Opinión

El primer sorbo de cerveza

Nathan Road, Kowloon, Hong Kong, 2011.

Nathan Road, Kowloon, Hong Kong, 2011. / ©PEDRO COLL

Hace muchos años, muchos, el buque insignia de la marina de guerra británica recaló en la bahía de Palma. Era la época del ¡Gibraltar español! y del Generalísimo en el balcón de la plaza de Oriente dirigiéndose a la multitud para responder a la UNO, sigla de United Nations Organization, o sea, Naciones Unidas (algo le habrían recriminado desde allí al Caudillo) diciendo chulescamente al mundo mundial que ‘si ellos tenían UNO, los españoles teníamos DOS’. Complejo personal superado, cuando menos, si nos atenemos al testimonio de Ana Puigvert, andróloga y nieta del urólogo catalán Antonio Puigvert, a la que su abuelo le había asegurado que Francisco Franco Bahamonde tenía un solo testículo, pues había perdido el otro en su juventud, a causa de heridas sufridas en 1916 durante la Guerra del Rif. Quizá de ahí su voz atiplada.

Pero volvamos al principio. El comandante de aquel buque británico quiso agasajar a las autoridades locales de la isla, Gobernador Civil, Gobernador Militar, Alcalde, Presidente de la Diputación, de la Audiencia, Abogado del Estado, etc., etc., invitándoles a un almuerzo a bordo. Marinos de la pérfida Albión y primeras autoridades baleares se sentaron alrededor de una mesa, relajando algo la relación tensa que vivían ambos países. Al final, antes de partir, los invitados elogiaron al comandante la exquisitez de lo degustado, deseando poder felicitar personalmente al cocinero. La respuesta del comandante fue un NO tajante suavizado por una sonrisa: el cocinero era un chino tan capaz ante los fogones como visualmente impresentable en sociedad.

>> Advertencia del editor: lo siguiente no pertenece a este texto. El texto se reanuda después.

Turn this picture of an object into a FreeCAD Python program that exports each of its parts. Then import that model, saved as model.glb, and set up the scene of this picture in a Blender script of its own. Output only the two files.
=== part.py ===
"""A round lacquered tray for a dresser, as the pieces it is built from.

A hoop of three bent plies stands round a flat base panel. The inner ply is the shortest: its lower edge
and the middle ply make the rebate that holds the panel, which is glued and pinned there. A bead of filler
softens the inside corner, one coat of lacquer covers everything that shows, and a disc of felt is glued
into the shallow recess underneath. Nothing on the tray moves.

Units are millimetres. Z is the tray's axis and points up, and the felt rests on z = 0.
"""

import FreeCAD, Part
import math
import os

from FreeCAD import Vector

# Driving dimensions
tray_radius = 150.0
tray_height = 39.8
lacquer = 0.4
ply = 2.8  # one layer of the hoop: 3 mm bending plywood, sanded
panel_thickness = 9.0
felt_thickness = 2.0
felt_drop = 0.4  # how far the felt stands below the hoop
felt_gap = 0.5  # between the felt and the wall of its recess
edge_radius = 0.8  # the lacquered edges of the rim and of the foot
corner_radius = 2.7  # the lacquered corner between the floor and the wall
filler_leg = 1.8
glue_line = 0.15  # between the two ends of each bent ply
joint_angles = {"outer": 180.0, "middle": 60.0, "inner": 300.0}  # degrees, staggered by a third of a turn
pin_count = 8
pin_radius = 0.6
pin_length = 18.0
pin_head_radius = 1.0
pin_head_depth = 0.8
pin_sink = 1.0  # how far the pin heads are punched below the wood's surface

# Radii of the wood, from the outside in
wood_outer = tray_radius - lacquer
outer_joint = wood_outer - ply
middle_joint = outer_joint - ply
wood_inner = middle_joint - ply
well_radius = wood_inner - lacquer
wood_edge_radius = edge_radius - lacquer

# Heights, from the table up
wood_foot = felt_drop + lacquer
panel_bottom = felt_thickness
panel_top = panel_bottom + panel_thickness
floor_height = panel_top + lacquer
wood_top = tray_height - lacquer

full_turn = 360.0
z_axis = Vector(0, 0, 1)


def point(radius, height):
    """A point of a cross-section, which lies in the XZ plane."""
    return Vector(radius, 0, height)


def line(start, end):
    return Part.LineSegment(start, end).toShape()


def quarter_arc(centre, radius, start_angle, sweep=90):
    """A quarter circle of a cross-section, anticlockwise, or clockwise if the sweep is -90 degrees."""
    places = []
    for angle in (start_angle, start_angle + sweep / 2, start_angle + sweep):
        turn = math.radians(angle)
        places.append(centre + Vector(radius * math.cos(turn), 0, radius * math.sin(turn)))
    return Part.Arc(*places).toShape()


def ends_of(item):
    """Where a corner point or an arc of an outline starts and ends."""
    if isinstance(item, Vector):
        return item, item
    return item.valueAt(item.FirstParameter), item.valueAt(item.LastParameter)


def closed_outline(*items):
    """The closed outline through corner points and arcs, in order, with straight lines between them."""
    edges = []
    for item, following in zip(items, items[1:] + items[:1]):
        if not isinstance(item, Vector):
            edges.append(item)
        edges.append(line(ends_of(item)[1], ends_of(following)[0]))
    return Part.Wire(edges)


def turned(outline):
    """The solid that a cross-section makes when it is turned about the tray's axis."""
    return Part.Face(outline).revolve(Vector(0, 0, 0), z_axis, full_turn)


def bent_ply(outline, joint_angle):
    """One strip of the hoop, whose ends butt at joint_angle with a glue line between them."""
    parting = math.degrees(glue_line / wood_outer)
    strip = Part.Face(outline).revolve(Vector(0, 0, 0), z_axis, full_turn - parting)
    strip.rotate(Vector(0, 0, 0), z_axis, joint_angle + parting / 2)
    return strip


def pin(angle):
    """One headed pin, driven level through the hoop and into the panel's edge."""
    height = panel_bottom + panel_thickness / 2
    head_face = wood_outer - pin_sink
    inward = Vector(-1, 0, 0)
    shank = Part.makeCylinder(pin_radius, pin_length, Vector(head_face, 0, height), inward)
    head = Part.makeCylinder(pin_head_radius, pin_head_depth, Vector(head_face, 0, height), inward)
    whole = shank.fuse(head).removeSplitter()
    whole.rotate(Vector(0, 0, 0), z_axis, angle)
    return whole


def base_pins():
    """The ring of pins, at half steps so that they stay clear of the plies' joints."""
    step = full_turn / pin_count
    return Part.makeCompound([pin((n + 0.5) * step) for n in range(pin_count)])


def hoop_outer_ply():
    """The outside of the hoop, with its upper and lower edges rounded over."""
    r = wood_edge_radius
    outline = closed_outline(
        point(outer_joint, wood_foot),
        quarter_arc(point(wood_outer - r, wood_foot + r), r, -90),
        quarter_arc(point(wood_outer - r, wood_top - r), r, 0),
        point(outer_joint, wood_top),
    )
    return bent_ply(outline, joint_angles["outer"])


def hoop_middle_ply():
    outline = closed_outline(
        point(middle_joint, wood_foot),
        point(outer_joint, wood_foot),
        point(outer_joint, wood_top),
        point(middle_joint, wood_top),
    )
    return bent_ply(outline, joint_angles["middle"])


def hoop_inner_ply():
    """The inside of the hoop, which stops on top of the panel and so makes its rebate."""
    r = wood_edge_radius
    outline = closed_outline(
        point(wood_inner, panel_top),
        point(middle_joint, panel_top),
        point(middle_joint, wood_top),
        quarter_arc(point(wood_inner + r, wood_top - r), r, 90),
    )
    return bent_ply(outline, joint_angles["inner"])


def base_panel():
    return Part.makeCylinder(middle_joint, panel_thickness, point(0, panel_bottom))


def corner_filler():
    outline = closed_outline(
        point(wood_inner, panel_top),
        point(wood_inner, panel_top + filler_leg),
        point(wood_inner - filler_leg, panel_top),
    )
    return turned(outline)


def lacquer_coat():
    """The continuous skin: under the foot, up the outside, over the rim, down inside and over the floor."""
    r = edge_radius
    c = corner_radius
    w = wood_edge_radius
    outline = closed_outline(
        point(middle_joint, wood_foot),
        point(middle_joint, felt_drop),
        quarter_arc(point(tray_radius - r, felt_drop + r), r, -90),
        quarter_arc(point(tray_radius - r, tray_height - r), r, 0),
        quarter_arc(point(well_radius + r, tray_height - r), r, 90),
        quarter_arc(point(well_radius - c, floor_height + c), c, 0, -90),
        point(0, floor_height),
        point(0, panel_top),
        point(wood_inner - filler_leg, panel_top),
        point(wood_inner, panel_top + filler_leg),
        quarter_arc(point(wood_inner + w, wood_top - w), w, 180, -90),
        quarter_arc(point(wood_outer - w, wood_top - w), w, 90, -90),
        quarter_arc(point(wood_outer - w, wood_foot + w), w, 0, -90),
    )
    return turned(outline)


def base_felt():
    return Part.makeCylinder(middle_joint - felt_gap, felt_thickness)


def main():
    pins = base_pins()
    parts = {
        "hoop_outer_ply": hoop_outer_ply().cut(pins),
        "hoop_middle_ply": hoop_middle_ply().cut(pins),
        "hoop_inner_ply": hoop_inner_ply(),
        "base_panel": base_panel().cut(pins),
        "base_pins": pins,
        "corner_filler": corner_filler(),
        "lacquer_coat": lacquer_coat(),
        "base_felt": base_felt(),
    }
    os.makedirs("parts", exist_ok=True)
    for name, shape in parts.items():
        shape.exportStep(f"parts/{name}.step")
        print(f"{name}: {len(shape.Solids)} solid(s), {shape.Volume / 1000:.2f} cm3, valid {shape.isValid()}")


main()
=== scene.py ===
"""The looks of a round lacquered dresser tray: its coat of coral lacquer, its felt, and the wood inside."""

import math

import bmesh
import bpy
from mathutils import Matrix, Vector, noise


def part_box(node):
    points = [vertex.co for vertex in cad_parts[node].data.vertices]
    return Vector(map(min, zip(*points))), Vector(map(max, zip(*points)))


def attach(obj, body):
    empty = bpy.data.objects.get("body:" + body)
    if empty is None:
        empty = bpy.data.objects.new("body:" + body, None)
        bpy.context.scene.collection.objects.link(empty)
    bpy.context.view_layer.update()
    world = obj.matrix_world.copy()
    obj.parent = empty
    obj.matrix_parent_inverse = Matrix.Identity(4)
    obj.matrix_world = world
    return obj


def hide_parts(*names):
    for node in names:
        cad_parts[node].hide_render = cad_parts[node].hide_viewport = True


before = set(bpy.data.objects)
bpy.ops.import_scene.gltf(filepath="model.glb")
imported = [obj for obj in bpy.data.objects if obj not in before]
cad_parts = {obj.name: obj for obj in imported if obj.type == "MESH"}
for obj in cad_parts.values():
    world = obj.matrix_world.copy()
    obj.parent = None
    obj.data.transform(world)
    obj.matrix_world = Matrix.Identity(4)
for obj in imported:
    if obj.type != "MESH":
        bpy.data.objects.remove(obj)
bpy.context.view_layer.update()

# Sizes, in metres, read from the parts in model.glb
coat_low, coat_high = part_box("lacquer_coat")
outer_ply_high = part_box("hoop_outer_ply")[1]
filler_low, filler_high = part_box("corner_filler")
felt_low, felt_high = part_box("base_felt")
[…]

Recomiendo, aunque sea por una vez en la vida, entrar en la cocina del restaurante chino en el que vas comer. Me refiero a restaurantes chinos auténticos, populares, de esos que desconocen lo que es el chop suey o el helado de nata con nueces. Así lo hice en una ocasión, en Kowloon, decidido y presentándome con un sutil gesto de saludo. Ante mi intrusión en aquel espacio de reducidas dimensiones, los tres individuos que allí cocinaban me miraron como si fuera un marciano, pero no objetaron nada por mi presencia. Sobre un suelo resbaladizo, una mezcla de grasa, aceite y agua, se movían con decisión, perfectamente coordinados, atendiendo a las comandas, cruzando mínimas palabras, pero sin dejar de observar de reojo cómo yo iba visualizando con mi cámara. Era un curioso tête a tête de miradas combinado con un lost in translation de libro. Pasado un rato, me senté en una de las pocas mesas desocupadas del comedor alumbrado por neones de luz fría. Al muchacho que me atendió le pedí algo para comer, cualquier cosa. Me respondió en chino mostrándome una carta en chino con fotografías muy libremente interpretables. Así que recurrimos a gestos, a signos, llegamos a reírnos. No le cuesta mucho a un chino reírse y, aunque se ría, vas a seguir sin saber si está contigo o contra ti, por decirlo de alguna manera. Al final me trajo un plato de arroz con vegetales. Me bastaba para reponer fuerzas y continuar. Pero la cerveza que también había pedido no llegó hasta después de que el plato hubiera sido devorado. Con una ración de arroz ingerida a palo seco, aquel primer sorbo de cerveza me supo a gloria bendita.

Pocas cosas resultan tan placenteras como el primer sorbo de cerveza.

Un día, en una charla con mi buen amigo y colega Jaume Gual, hablamos de esa sensación incomparable que produce, en días de calor intenso y húmedo, el primer sorbo de esa cerveza fría y amarga. Es algo único, he llegado a pedir una cerveza solo por la experiencia de su primer sorbo. Un tiempo después, Jaume tuvo el detalle de hacerme llegar un librito de lectura deliciosa, El primer sorbo de cerveza, escrito por el francés Philippe Delerm, editado por Tusquets.

Abusando de la transversalidad de esta historia y en línea con el libro de Delerm, aconsejaría la lectura o re-lectura de Pequeñas Alegrías, de Hermann Hesse. En tiempos como los que corren, no está de más refugiarnos en al valor auténtico de las pequeñas cosas.